I'm not sure this is a recent thing. For example, I think it's relevant that if you look at the IMDB top 250, you see an awful lot of sequels and adaptations, including 9 out of the top 10. (The exception is Pulp Fiction; in the top 25, we also get Inception, Seven Samurai, Se7en and The Usual Suspects).
I'd say no to both. I don't think any genre has come meaningfully close to completion, though I don't know classic of jazz very well.
Let's talk film. If I take a random movie that I didn't like, I find it very similar to others. If, however, I take one that I really like, I find that frustratingly few movies exist that are even similar.
I consider the possibility space to be a function of creativity/intelligence/competence (let's call it skill) of writing, and one that grows faster-than-linearly. The space of medium-skill writing may be nearing completion (...
Well, if you look at it most stories since prehistory have a similar structure. Guys like Vladimir Propp or Joseph Campbell analyzed old stories and came up with basic elements that almost all of the different stories shared.
George Lucas was actually inspired to create Star Wars by reading Campbell's "A Hero with a Thousand Faces".
This shows that all stories share a common structure, so it is hard to be totally original. However the structure is so versatile that it allows a huge number of different stories to come out and seem fresh and origin...
Unsure about the argument that people today just aren't measuring up to the most acclaimed artists of previous generations. There's probably some survivorship bias there, where only the most extraordinary of each generation survives, meaning our yardsticks from the past were the very very best they had to offer.
So I don't think it's too big of a problem that most people today don't measure up to them.
Sure, the position I'm coming from is that there is a varied and subjective experience of music, but there is clearly a shared consensus of what is good. That we all share common characteristics of auditory and musical experience because we are all human--not that we all experience music the same way or have the same appreciation of individual songs, but that our experience of music has similarities due to our shared human nature.
So if I hit random piano keys with my hands a few times and call it a song, the consensus of music listeners would be that Beethoven's Fur Elise is a better song. I'm saying that it seems evident to me that there is something objectively different about those two "songs" that in tandem with human nature makes Fur Elise appeal as the better song to the general consensus of human music listeners. (of course outliers could enjoy my random chords more).
So where we might be conflicting, is that I see something objective behind what makes a "good" song by the consensus of human nature. I agree that there are many cultural factors at play as to what is popular according to mass culture. But if song quality is related to something objective, and the general consensus is that the best classical artists are from over 50-100 years ago, why would the rate of "great" classical songs have declined while there is as much or more opportunity to compose classical music as ever? Through the internet, we also have the quickest dissemination of music ever (so it seems unlikely that classical music fans would be unaware of current composers who are performing as great of works as Beethoven or Mozart).

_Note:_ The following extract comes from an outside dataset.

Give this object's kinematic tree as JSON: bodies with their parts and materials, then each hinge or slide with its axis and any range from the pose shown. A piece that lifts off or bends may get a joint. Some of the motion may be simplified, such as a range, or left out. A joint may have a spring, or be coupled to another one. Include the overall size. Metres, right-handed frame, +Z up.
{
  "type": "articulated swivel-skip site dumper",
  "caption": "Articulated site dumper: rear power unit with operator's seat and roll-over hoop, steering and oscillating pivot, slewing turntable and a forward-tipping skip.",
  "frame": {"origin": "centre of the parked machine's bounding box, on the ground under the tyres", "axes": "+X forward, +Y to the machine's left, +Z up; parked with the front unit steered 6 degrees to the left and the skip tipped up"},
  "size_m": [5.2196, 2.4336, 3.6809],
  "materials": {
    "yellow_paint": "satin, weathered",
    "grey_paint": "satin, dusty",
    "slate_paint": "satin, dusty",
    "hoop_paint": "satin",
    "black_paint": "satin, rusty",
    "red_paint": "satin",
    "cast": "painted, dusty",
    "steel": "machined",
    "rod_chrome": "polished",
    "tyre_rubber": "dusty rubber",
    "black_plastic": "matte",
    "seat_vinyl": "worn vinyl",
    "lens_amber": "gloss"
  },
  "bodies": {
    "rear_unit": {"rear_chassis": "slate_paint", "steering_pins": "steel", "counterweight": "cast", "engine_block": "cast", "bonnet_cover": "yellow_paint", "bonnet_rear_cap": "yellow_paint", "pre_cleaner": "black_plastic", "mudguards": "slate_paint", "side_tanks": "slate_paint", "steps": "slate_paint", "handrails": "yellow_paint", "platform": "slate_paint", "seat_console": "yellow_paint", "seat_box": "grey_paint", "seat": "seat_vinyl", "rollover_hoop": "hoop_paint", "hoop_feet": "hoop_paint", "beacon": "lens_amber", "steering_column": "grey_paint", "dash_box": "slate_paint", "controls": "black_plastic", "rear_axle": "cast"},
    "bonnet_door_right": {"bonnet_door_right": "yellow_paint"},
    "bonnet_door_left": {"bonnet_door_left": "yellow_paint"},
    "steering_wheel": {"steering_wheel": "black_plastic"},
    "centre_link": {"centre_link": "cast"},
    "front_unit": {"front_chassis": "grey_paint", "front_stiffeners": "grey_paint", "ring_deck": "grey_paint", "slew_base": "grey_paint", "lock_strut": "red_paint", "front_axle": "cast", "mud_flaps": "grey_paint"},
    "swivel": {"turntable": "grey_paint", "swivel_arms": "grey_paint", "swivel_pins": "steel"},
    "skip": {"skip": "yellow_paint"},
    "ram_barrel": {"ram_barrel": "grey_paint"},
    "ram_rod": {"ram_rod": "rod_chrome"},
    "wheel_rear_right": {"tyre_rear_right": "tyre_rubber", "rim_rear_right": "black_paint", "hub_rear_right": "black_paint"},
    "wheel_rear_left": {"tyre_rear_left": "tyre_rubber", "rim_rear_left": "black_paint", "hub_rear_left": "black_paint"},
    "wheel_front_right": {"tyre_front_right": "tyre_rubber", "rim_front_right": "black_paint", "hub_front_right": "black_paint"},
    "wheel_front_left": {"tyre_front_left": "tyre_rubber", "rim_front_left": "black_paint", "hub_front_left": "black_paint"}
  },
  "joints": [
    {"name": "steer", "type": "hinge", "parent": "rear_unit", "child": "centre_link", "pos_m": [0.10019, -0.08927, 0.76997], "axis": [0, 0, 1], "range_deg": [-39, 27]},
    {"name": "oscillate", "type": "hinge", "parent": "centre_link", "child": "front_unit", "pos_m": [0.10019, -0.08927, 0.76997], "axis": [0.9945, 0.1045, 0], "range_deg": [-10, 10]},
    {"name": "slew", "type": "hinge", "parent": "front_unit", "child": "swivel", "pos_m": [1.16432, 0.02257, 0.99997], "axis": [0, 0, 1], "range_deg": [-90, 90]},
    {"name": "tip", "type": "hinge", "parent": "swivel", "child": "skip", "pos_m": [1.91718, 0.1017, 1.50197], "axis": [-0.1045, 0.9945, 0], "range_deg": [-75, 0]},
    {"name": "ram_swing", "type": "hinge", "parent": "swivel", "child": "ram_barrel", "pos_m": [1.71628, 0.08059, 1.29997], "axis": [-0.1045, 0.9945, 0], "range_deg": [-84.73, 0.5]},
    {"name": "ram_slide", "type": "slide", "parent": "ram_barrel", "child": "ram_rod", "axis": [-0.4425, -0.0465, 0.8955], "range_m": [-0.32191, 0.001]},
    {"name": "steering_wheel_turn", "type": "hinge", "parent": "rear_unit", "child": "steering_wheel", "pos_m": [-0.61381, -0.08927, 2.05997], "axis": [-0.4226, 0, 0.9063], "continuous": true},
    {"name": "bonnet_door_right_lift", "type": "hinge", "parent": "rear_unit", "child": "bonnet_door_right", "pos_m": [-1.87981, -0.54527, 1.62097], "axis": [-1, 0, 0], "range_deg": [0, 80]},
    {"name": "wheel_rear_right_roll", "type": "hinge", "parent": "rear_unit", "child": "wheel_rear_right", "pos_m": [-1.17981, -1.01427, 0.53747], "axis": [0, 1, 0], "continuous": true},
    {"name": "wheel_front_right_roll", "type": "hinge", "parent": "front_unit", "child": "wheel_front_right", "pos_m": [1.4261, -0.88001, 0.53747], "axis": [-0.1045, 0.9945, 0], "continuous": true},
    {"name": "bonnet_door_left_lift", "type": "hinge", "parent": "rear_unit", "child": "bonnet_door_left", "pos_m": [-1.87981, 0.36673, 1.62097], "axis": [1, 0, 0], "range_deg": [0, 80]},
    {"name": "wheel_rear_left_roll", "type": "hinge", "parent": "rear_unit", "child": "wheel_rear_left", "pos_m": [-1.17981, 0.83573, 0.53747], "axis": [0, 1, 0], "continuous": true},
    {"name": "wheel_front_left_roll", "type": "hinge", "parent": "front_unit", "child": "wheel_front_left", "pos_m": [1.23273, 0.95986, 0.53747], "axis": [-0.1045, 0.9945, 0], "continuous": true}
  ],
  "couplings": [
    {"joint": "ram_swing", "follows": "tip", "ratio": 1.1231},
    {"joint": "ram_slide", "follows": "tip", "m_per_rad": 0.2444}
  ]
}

More simply, I'm viewing songs as concepts. So like "you can't reinvent the wheel", you can't reinvent Fur Elise. So it's not that there are not skilled composers currently, but that there is very few remaining concepts (songs) for them to invent. Just like you could reinvent the lightbulb, but you wouldn't get acclaim for that because Thomas Edison already did that.

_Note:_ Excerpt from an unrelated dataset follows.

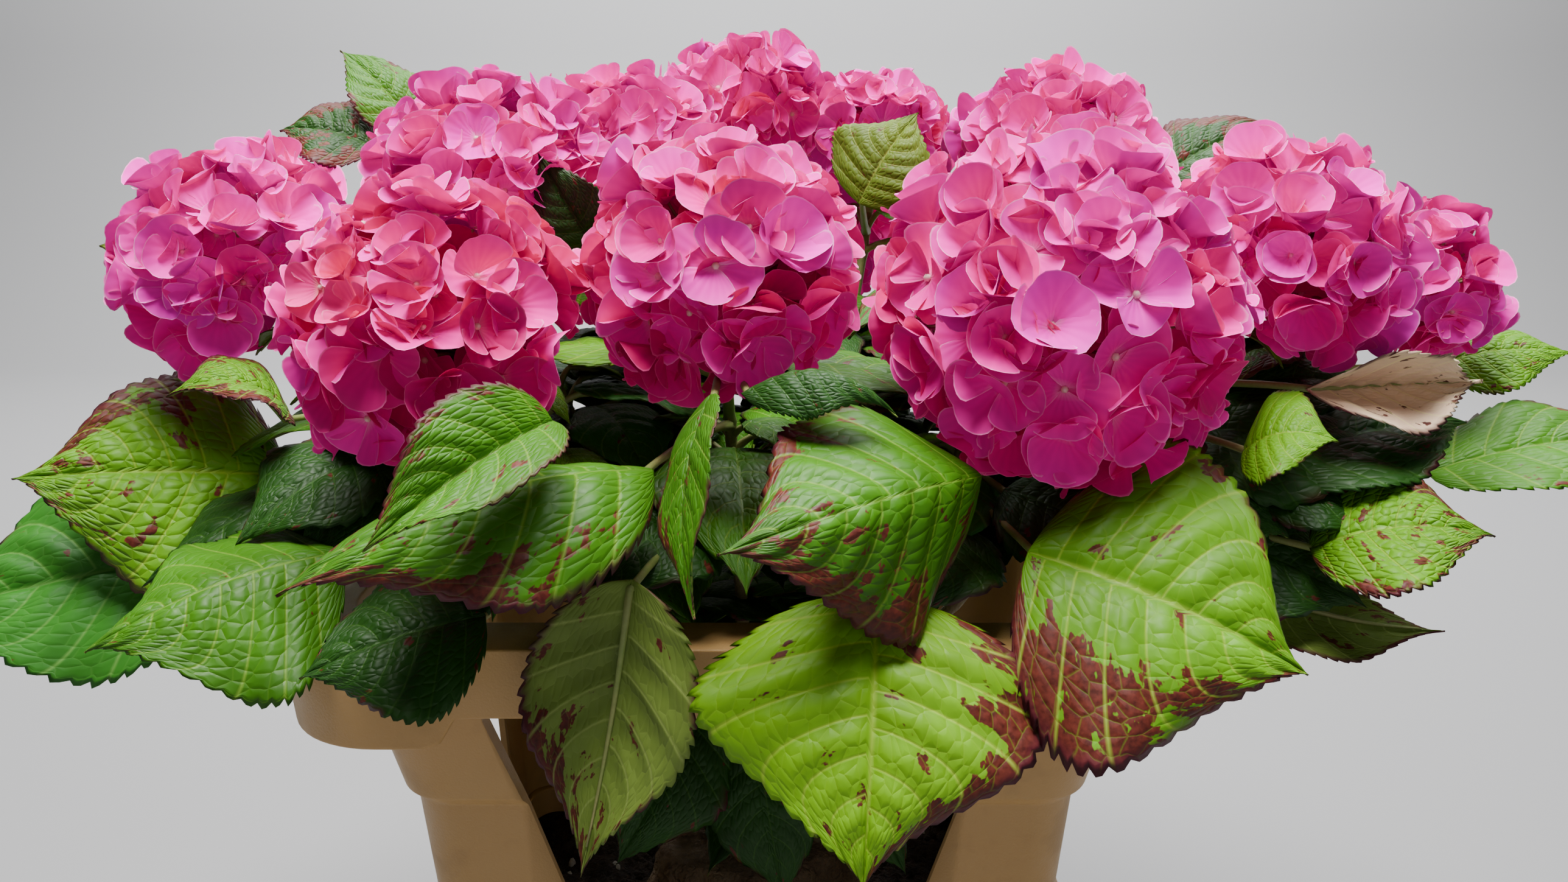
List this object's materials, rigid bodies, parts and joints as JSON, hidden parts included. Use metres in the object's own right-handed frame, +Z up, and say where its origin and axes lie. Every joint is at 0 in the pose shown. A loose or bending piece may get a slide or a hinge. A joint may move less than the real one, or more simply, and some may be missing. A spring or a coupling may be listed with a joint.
{
  "type": "potted hydrangea shrub",
  "caption": "Round-headed pink hydrangea shrub with toothed green leaves, growing in a cream two-part plastic container with side windows.",
  "frame": {"origin": "centre of the container's flat underside", "axes": "+Z up, the front is -Y, +X to the right and along the container's long side"},
  "size_m": [0.844, 0.4809, 0.6553],
  "materials": {
    "container_plastic": "satin cream plastic with faint scuffs",
    "soil": "crumbly moist potting soil",
    "bark": "rough bark",
    "cane_bark": "smooth green to tan bark",
    "foliage": "glossy toothed leaves with rust tints",
    "blossom": "soft matte petals"
  },
  "bodies": {
    "root": {"bucket": "container_plastic", "collar_foot": "container_plastic", "collar_post_front_left": "container_plastic", "collar_post_front_right": "container_plastic", "collar_post_back_left": "container_plastic", "collar_post_back_right": "container_plastic", "collar_rim_front_left": "container_plastic", "collar_rim_front_right": "container_plastic", "collar_rim_back_left": "container_plastic", "collar_rim_back_right": "container_plastic", "potting_soil": "soil", "root_crown": "bark", "cane_01": "cane_bark", "cane_02": "cane_bark", "cane_03": "cane_bark", "cane_04": "cane_bark", "cane_05": "cane_bark", "cane_06": "cane_bark", "cane_07": "cane_bark", "cane_08": "cane_bark", "cane_09": "cane_bark", "cane_10": "cane_bark", "cane_11": "cane_bark", "cane_12": "cane_bark", "cane_13": "cane_bark", "cane_14": "cane_bark", "leaves_01": "foliage", "leaves_02": "foliage", "leaves_03": "foliage", "leaves_04": "foliage", "leaves_05": "foliage", "leaves_06": "foliage", "leaves_07": "foliage", "leaves_08": "foliage", "leaves_09": "foliage", "leaves_10": "foliage", "leaves_11": "foliage", "leaves_12": "foliage", "leaves_13": "foliage", "leaves_14": "foliage", "bloom_01": "blossom", "bloom_02": "blossom", "bloom_03": "blossom", "bloom_04": "blossom", "bloom_05": "blossom", "bloom_06": "blossom", "bloom_07": "blossom", "bloom_08": "blossom", "bloom_09": "blossom", "bloom_10": "blossom", "bloom_11": "blossom", "bloom_12": "blossom", "bloom_13": "blossom", "bloom_14": "blossom"}
  },
  "joints": []
}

I agree with you that this is a difficult idea to prove, because what I am claiming are self-evident propositions--upon examination--are very complex. But I done't see a way to break the observation down further into simpler if/then arguments.

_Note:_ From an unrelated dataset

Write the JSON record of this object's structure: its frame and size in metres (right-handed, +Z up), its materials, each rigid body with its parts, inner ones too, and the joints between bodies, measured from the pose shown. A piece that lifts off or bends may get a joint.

First of all, Beethoven's "Für Elise" isn't a song, it's a bagatelle; let's get the genre right. (The previous sentence also demonstrates the proper use of the word "genre", by the way.)
The rest of your comment is just a reaffirmation of your confusion of mass culture and culture tout court. I (might) agree that mass-culture's greatness-producing capacities have plateaued, but I don't look to mass culture as a source of artistic greatness, so I don't really care.